[start Dataset entries]

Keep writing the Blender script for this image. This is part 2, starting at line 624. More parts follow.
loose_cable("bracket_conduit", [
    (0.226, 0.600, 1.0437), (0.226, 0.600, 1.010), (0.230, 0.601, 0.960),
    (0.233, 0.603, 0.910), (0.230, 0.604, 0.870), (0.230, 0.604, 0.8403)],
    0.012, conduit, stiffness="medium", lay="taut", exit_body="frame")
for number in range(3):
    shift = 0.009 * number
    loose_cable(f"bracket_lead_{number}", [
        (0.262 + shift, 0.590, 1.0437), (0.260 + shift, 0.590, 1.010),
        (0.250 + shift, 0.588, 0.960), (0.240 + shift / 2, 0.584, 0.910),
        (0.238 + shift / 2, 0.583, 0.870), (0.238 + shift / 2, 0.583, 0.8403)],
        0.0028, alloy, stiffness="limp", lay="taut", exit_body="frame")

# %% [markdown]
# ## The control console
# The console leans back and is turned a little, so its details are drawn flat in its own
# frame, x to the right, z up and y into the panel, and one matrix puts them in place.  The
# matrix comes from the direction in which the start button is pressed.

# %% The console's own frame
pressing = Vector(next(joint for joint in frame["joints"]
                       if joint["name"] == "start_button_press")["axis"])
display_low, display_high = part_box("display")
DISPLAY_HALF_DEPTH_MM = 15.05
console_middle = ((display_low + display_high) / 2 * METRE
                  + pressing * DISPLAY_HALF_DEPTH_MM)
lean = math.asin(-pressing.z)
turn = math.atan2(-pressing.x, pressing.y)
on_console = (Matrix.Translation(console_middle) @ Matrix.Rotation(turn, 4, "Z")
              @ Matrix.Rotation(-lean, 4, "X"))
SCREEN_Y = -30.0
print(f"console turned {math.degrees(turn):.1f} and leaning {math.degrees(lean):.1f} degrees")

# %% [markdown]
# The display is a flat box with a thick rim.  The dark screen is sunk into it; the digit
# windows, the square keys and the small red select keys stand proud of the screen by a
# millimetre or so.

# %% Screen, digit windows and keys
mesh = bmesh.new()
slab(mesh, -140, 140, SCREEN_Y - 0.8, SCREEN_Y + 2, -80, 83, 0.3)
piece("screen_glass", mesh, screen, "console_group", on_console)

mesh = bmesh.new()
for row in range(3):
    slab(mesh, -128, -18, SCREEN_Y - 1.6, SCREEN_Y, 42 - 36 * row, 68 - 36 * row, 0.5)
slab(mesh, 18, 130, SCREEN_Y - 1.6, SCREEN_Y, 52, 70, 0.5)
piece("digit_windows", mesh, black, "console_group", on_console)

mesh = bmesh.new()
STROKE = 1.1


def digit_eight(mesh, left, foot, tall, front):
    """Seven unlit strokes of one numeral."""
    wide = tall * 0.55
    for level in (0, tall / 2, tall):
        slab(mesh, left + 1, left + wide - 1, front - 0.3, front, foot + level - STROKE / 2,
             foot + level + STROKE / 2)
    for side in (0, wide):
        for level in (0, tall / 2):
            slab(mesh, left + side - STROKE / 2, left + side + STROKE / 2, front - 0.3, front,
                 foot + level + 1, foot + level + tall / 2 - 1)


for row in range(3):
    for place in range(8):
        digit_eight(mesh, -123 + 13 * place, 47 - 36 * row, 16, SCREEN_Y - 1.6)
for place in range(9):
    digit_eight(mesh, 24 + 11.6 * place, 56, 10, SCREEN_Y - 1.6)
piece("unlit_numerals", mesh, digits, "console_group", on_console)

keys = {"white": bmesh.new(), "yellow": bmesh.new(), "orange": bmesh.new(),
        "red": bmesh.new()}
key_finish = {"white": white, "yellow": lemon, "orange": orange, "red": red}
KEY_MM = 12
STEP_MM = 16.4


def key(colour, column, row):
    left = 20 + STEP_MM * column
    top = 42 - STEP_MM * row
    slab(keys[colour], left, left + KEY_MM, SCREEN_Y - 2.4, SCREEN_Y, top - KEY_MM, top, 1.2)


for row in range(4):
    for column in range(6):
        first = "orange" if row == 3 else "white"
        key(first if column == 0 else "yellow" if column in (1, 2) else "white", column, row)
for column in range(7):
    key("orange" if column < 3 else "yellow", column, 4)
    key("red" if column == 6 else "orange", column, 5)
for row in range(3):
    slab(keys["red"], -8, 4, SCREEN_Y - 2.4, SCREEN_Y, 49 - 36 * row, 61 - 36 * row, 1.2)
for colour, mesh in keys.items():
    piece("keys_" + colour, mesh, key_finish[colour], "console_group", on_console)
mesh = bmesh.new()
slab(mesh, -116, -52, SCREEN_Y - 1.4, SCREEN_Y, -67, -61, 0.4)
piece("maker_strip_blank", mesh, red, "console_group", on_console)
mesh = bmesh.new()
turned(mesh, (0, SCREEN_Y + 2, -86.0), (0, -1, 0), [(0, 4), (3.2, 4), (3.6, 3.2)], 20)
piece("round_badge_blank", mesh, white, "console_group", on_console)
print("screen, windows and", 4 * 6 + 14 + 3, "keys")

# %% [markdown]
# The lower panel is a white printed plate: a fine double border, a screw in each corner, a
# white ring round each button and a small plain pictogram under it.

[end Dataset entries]
[start Dataset entries]

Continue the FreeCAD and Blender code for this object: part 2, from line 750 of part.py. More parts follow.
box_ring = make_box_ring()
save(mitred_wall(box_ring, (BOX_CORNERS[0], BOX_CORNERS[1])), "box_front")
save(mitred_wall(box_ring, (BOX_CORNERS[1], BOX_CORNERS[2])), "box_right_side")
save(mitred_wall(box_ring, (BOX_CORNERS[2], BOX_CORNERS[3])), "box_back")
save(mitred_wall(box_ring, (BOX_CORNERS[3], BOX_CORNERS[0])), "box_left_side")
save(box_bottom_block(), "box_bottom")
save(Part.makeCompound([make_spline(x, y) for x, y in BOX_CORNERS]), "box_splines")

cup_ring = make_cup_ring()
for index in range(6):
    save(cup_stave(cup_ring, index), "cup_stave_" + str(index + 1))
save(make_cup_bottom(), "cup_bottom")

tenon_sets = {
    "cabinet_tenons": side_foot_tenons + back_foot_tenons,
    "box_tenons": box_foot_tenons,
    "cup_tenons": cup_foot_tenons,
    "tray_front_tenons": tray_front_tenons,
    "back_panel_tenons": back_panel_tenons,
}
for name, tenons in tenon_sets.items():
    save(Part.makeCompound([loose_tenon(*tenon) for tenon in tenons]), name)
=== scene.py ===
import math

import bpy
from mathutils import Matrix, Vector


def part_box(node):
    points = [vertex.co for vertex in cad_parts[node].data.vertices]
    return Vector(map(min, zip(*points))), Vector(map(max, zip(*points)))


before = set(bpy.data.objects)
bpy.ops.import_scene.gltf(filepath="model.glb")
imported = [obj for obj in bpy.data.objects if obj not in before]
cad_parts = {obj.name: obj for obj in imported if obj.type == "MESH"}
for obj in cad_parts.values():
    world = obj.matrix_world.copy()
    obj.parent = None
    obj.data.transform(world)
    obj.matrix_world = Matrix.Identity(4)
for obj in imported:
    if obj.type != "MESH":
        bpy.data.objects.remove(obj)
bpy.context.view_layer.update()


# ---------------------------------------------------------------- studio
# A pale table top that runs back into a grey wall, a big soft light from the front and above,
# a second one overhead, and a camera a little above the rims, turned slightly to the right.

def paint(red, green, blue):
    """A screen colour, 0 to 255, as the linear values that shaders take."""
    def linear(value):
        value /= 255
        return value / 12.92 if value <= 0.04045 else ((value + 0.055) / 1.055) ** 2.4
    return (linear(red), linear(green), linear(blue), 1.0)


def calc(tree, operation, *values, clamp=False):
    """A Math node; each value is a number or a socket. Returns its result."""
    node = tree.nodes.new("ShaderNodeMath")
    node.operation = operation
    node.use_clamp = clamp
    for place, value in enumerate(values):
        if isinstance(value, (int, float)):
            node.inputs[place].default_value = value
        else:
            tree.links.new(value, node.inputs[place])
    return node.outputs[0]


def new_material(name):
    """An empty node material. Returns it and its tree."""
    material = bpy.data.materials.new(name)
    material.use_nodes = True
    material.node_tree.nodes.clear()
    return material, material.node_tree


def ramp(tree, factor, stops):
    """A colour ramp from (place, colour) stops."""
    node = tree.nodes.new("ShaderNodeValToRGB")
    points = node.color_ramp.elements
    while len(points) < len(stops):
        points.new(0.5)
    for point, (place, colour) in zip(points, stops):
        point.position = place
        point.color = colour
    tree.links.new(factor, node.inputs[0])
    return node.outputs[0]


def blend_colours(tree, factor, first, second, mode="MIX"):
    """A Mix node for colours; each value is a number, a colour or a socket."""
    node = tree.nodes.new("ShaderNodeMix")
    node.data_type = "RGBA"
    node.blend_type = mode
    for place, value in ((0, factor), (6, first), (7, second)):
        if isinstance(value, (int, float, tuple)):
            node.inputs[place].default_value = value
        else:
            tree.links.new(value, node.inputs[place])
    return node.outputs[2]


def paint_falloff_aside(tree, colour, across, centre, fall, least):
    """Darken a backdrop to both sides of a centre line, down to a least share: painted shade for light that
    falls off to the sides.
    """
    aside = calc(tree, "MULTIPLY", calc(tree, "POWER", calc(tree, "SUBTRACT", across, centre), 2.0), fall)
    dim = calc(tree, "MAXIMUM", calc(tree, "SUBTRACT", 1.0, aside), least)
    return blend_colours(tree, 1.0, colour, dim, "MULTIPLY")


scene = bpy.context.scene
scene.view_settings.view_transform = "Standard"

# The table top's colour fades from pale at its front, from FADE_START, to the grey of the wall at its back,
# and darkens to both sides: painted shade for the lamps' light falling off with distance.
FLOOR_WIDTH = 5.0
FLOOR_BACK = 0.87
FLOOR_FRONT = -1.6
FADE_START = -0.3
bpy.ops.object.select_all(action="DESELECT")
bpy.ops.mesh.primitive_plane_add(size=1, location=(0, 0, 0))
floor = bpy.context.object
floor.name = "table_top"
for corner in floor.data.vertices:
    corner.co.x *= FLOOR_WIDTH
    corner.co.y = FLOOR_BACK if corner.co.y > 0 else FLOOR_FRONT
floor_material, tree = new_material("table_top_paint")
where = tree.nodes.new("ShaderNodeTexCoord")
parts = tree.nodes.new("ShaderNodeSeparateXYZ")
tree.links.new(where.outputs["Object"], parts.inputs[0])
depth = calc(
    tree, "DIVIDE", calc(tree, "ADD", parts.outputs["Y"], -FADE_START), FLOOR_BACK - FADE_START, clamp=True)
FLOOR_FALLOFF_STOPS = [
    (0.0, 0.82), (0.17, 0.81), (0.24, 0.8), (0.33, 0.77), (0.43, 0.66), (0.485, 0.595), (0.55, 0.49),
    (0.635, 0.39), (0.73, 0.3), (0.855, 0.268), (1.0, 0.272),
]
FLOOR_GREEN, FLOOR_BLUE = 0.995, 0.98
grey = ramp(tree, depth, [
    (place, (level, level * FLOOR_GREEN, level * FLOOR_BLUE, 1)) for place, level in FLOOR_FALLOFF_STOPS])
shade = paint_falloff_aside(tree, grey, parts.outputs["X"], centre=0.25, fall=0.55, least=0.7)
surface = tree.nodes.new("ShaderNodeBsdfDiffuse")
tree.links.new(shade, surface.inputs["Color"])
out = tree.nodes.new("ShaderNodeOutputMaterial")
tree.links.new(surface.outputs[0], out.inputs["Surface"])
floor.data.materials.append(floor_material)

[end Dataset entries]
[start Dataset entries]

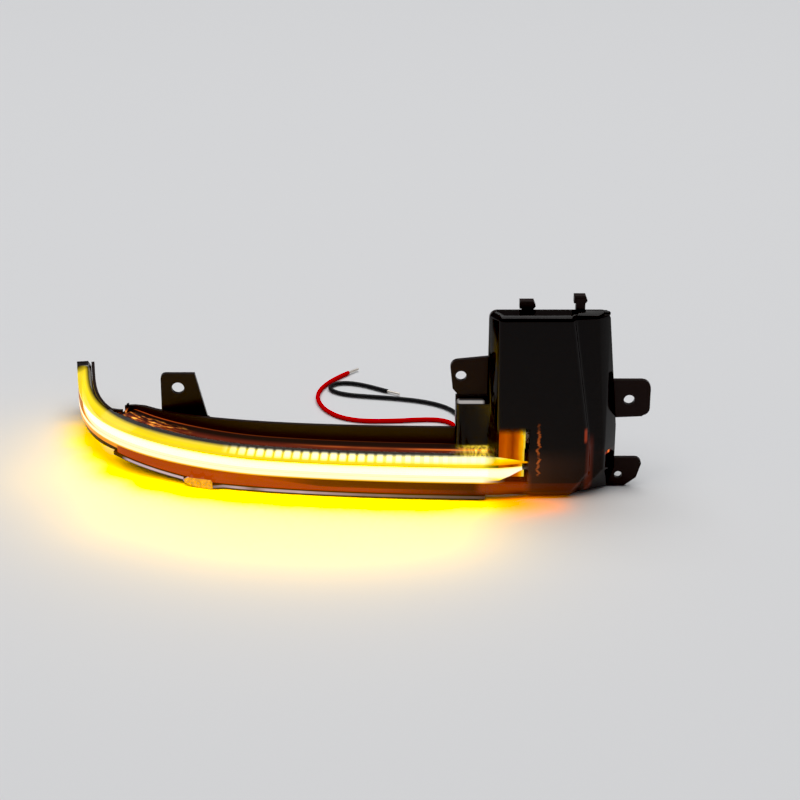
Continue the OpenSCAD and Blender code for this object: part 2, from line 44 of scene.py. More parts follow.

[end Dataset entries]

Required task >> Starting at the line that holds "points = [vertex.co", copy each line exactly and stop after the line that holds "imported = [obj".

Solution >>
    points = [vertex.co for vertex in cad_parts[node].data.vertices]
    return Vector(map(min, zip(*points))), Vector(map(max, zip(*points)))


before = set(bpy.data.objects)
bpy.ops.import_scene.gltf(filepath="model.glb")
imported = [obj for obj in bpy.data.objects if obj not in before]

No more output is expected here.